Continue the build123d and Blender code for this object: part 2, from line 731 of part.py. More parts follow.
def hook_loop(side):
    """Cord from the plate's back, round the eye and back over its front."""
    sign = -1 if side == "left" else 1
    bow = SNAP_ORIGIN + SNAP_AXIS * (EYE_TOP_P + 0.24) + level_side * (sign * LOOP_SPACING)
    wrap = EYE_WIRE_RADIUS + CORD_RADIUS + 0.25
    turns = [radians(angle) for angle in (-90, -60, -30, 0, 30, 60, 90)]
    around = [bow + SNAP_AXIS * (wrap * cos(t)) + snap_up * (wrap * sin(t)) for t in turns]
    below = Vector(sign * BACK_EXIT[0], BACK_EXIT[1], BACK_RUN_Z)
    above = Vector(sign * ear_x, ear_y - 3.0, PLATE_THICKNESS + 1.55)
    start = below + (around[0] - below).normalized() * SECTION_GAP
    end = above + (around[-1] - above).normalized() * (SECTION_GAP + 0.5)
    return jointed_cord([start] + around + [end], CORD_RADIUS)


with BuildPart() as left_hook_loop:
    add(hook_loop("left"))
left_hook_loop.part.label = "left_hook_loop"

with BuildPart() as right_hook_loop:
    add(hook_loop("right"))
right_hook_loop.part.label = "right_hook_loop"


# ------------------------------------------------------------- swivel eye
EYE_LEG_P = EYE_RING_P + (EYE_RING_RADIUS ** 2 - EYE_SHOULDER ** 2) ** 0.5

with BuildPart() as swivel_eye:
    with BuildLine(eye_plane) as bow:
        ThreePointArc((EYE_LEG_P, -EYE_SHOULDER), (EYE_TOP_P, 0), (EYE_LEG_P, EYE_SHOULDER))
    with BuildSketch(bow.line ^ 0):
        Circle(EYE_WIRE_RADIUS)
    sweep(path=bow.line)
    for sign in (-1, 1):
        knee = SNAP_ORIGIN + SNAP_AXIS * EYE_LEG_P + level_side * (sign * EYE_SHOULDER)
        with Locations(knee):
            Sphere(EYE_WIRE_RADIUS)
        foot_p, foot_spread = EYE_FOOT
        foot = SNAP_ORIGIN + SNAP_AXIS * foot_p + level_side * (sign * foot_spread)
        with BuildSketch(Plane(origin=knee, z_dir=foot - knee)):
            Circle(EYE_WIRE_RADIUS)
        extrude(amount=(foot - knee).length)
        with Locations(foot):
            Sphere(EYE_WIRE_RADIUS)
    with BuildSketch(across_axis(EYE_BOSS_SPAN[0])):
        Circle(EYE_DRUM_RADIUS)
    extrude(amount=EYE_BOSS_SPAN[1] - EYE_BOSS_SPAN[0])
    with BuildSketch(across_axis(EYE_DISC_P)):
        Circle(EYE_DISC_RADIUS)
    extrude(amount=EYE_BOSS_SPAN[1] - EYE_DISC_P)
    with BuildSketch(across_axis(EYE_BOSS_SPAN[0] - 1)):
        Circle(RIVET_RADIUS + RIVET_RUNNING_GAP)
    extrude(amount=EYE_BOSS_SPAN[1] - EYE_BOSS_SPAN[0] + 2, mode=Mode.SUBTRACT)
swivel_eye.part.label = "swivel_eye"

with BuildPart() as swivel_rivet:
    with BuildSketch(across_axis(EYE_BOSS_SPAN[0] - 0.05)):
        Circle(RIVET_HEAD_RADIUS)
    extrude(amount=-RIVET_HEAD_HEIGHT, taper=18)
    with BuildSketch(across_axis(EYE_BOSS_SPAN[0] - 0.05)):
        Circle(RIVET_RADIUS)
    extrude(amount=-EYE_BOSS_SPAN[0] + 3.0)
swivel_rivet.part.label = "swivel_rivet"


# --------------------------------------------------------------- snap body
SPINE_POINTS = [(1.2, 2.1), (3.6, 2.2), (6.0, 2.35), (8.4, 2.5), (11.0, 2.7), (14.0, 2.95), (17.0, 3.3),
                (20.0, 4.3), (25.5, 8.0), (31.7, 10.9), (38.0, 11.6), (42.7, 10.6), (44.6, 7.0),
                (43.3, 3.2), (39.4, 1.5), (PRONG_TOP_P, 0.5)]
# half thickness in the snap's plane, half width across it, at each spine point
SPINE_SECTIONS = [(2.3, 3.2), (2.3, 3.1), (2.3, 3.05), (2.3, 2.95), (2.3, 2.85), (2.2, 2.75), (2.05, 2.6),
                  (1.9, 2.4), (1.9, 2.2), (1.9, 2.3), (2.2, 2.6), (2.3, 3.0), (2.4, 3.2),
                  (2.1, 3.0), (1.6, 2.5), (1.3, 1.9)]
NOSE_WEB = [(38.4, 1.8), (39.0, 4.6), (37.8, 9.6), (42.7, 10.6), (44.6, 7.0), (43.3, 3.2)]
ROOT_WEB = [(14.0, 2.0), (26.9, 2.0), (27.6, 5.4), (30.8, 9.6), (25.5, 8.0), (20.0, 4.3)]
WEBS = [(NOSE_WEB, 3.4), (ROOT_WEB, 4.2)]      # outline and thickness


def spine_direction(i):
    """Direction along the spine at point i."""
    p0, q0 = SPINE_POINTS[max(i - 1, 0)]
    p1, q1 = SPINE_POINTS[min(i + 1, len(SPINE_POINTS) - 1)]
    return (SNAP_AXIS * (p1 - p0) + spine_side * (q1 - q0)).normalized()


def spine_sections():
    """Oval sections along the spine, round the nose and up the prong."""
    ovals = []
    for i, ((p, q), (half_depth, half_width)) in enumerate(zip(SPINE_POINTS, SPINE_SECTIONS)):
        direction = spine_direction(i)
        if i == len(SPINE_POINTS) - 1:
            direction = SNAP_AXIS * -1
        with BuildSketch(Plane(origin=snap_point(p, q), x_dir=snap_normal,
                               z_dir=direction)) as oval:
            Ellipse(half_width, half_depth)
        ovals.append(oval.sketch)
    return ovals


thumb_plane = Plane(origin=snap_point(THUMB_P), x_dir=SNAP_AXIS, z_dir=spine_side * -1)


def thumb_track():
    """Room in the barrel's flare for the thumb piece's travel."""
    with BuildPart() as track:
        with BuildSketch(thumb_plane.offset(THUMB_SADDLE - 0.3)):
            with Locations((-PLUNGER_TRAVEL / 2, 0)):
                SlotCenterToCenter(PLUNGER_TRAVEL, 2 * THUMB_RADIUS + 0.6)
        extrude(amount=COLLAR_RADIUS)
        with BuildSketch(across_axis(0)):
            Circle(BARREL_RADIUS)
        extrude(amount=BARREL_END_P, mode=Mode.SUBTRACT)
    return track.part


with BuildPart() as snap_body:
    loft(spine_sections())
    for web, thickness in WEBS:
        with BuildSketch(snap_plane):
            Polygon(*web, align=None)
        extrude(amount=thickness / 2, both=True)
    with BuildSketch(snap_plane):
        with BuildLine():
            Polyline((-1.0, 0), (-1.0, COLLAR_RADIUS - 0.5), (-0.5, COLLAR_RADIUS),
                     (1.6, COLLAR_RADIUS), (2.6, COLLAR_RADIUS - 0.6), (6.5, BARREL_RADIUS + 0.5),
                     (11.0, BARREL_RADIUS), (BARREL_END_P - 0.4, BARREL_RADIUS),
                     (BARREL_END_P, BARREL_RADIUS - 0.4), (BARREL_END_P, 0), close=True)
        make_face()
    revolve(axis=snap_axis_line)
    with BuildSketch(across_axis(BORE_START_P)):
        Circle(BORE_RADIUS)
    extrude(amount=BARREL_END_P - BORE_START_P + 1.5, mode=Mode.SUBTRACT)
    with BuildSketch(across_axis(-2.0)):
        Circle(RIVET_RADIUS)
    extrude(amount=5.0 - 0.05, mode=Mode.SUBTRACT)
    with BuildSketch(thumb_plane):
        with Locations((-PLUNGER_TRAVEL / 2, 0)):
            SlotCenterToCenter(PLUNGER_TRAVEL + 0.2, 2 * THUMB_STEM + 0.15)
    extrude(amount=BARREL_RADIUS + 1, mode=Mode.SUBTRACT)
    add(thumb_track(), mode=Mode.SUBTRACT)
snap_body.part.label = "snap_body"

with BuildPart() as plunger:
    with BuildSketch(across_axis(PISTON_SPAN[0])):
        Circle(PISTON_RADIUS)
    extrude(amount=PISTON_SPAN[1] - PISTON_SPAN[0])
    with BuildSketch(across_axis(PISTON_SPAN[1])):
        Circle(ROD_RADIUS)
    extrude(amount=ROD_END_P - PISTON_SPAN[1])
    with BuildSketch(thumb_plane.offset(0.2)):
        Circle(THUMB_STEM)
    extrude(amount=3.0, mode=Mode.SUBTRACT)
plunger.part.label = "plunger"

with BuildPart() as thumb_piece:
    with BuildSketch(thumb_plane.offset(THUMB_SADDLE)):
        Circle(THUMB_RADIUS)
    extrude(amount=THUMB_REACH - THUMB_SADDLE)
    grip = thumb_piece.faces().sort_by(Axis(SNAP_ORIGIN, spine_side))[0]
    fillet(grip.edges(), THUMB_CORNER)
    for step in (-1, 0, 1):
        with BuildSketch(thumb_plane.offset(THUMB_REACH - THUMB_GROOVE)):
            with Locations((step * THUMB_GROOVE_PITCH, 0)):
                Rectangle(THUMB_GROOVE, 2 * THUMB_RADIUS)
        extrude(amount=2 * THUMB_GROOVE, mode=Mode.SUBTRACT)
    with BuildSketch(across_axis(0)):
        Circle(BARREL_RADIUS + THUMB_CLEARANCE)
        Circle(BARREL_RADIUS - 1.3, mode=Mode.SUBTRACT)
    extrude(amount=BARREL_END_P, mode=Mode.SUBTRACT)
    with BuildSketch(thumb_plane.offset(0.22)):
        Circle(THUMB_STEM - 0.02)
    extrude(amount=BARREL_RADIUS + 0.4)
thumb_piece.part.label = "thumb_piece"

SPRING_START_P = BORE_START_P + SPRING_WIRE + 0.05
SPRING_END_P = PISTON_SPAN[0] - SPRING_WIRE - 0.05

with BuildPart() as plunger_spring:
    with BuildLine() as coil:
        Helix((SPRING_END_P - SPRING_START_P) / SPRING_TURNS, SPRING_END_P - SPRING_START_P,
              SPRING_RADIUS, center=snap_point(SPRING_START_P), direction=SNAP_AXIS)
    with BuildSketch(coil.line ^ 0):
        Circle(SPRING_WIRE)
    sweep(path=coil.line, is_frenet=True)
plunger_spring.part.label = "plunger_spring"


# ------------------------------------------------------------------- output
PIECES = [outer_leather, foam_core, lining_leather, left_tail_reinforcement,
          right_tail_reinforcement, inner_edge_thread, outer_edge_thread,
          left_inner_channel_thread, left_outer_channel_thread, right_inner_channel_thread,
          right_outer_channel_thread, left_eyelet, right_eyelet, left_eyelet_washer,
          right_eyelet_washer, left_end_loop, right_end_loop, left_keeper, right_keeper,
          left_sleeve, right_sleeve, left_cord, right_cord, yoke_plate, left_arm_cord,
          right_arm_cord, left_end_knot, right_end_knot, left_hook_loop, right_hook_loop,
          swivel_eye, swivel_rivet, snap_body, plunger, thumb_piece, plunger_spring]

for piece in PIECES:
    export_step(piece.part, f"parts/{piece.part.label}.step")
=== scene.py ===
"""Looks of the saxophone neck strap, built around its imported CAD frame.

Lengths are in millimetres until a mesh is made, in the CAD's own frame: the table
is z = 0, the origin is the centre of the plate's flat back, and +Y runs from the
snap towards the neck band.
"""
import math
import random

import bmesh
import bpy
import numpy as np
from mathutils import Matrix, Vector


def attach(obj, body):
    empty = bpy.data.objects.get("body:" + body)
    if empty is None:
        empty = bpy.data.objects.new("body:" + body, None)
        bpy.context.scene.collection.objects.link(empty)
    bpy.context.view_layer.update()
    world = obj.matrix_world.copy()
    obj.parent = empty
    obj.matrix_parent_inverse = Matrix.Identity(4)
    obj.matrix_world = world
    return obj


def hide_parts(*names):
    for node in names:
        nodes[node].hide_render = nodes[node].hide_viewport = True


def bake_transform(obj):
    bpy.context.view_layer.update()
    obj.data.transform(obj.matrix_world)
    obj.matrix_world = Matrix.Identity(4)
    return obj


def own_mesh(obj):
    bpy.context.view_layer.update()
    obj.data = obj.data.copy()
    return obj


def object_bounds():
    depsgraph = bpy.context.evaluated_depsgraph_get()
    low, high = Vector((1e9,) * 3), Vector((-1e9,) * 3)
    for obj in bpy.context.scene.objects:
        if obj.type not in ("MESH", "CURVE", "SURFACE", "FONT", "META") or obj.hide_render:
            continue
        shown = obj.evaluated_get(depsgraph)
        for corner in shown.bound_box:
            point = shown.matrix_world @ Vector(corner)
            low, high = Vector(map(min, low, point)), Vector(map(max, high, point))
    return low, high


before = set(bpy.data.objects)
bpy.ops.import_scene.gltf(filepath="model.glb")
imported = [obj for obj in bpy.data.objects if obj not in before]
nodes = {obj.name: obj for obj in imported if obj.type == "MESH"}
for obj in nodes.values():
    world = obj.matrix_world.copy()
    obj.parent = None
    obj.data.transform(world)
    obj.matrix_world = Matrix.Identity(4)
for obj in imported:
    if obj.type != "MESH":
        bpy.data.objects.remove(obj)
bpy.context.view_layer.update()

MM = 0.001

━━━

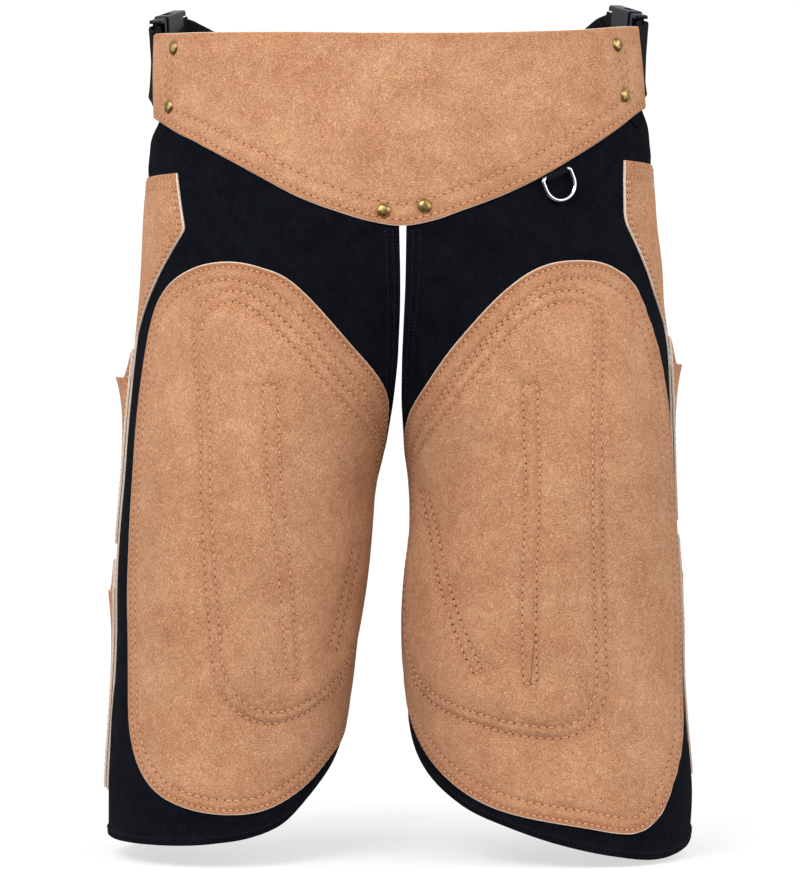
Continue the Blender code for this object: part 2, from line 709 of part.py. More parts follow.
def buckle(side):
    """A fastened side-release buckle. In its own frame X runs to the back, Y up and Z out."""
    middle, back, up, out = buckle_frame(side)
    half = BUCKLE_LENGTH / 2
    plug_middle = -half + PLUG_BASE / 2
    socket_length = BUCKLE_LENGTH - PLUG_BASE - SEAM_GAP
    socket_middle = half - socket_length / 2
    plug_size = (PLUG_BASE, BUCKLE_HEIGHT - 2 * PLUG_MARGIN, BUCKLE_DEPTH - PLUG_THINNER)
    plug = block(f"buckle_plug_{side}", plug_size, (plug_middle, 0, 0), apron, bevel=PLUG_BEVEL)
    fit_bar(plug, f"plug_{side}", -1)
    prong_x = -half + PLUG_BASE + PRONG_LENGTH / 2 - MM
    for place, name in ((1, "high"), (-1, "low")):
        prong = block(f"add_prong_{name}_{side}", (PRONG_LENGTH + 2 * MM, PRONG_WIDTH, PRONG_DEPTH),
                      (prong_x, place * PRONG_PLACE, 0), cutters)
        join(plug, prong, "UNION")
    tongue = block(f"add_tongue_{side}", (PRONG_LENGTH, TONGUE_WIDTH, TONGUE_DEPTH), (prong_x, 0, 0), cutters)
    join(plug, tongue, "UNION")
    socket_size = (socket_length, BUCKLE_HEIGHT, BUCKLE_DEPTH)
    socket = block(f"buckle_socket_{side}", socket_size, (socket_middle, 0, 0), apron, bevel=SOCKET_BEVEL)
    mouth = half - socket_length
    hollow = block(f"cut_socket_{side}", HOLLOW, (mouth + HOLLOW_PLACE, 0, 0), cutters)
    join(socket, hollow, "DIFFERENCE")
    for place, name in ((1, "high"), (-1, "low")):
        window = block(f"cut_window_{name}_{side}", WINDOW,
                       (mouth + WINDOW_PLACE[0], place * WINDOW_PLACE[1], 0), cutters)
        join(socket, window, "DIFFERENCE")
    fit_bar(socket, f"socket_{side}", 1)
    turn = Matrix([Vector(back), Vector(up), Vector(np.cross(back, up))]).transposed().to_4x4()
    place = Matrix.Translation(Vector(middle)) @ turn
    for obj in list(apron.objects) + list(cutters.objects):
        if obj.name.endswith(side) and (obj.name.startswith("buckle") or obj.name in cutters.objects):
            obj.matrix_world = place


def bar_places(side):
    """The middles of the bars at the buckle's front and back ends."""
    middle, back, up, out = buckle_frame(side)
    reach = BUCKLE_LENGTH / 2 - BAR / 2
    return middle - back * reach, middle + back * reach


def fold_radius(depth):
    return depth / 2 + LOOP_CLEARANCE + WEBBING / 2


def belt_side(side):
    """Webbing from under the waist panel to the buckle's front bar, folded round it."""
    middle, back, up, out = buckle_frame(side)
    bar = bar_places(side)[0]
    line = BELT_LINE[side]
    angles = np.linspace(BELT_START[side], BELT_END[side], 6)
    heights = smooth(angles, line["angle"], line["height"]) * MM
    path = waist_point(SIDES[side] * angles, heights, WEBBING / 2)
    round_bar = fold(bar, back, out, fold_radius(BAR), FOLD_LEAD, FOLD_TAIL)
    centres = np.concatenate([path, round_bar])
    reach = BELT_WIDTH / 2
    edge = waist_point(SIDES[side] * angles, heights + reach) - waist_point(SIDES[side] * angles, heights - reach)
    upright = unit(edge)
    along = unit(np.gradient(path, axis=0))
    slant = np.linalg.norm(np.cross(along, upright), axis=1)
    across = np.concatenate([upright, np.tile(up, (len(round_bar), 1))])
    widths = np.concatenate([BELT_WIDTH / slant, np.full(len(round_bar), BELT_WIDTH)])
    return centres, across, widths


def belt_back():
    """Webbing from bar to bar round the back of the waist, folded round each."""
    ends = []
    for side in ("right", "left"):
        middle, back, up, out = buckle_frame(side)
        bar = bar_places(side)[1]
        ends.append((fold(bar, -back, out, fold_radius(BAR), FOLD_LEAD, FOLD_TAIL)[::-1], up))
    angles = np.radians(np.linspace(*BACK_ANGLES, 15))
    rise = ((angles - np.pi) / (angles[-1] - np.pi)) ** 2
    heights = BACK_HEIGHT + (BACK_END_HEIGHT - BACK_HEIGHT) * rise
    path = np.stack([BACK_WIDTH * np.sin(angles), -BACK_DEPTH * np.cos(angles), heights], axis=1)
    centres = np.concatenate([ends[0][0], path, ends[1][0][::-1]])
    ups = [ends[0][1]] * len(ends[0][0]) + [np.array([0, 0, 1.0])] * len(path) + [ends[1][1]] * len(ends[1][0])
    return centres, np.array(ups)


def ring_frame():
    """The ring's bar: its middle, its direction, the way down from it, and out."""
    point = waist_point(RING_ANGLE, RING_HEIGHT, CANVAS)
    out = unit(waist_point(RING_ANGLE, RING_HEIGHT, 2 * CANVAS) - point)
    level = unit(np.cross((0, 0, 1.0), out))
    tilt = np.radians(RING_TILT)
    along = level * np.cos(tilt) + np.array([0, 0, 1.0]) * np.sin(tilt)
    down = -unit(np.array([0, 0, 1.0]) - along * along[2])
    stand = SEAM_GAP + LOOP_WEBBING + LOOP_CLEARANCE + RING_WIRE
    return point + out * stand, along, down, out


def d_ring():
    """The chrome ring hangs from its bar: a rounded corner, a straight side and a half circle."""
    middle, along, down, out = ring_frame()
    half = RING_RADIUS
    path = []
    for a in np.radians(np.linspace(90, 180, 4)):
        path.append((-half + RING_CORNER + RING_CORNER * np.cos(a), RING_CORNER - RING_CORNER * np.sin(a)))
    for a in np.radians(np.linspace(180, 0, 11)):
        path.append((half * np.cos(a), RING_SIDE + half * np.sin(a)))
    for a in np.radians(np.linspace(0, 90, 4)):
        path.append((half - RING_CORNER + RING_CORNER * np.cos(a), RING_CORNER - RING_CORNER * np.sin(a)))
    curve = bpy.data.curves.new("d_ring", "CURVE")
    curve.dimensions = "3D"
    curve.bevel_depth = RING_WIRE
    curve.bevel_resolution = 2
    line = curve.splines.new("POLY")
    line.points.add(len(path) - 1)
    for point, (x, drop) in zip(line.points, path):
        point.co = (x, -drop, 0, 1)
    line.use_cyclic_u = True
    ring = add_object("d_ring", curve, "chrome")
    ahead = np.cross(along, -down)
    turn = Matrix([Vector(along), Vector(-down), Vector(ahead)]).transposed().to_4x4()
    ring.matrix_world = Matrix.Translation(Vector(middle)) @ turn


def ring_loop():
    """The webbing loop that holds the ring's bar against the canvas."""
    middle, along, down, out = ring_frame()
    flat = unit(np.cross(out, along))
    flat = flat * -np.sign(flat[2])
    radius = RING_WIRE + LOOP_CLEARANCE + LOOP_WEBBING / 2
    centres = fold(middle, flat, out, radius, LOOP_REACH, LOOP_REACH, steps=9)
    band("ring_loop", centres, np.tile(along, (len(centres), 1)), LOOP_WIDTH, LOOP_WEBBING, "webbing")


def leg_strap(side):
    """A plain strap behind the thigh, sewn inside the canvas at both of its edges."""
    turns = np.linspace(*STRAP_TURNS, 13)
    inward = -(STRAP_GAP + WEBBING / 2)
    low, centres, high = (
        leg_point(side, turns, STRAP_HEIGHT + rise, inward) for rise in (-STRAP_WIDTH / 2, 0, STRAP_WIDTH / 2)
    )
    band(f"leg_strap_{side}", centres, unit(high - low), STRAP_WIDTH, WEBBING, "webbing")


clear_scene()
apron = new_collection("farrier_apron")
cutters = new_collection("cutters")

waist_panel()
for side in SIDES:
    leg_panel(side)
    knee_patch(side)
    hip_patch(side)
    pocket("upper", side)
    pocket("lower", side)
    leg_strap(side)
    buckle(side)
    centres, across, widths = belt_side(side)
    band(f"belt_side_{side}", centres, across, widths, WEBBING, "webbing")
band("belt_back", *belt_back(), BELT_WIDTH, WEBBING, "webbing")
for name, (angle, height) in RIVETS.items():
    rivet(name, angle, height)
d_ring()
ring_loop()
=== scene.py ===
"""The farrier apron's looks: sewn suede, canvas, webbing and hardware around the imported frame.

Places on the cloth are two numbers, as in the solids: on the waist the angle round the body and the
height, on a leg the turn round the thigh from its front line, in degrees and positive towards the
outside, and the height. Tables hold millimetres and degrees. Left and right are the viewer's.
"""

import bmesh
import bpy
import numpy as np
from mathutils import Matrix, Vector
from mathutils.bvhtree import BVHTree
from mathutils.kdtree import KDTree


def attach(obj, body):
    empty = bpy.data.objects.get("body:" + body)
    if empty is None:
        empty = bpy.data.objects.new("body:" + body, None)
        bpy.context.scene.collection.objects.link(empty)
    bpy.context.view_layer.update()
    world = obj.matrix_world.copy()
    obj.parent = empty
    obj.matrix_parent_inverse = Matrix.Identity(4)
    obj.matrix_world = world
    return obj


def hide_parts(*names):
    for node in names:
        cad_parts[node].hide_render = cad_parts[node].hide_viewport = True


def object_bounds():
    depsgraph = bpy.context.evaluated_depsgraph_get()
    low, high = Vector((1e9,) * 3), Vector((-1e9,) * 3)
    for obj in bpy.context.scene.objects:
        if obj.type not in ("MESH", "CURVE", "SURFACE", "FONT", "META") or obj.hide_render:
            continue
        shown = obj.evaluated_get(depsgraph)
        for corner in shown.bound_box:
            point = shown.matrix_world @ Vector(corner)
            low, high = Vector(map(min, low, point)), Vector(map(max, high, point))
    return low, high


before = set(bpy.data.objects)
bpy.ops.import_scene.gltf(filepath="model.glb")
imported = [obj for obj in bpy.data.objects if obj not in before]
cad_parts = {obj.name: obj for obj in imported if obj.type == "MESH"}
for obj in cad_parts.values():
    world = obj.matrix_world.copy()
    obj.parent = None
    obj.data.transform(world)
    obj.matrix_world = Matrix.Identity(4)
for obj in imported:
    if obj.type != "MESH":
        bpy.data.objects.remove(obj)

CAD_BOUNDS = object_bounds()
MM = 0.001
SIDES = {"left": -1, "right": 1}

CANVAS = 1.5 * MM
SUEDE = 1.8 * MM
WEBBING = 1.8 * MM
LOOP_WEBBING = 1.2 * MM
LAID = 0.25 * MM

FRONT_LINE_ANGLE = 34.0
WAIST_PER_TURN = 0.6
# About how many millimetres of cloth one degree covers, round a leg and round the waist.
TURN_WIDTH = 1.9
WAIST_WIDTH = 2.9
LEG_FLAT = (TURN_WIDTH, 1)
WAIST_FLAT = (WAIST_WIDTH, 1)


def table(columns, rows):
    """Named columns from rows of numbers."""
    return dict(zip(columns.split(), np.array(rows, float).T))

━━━

• [REQUIRED WORK] Out of the data above, set down the lines from the one with "centres, across, widths = belt_side(side)" to the one with "the imported frame.", both included, exactly as written and with no additions.

• [TASK OUTPUT]
    centres, across, widths = belt_side(side)
    band(f"belt_side_{side}", centres, across, widths, WEBBING, "webbing")
band("belt_back", *belt_back(), BELT_WIDTH, WEBBING, "webbing")
for name, (angle, height) in RIVETS.items():
    rivet(name, angle, height)
d_ring()
ring_loop()
=== scene.py ===
"""The farrier apron's looks: sewn suede, canvas, webbing and hardware around the imported frame.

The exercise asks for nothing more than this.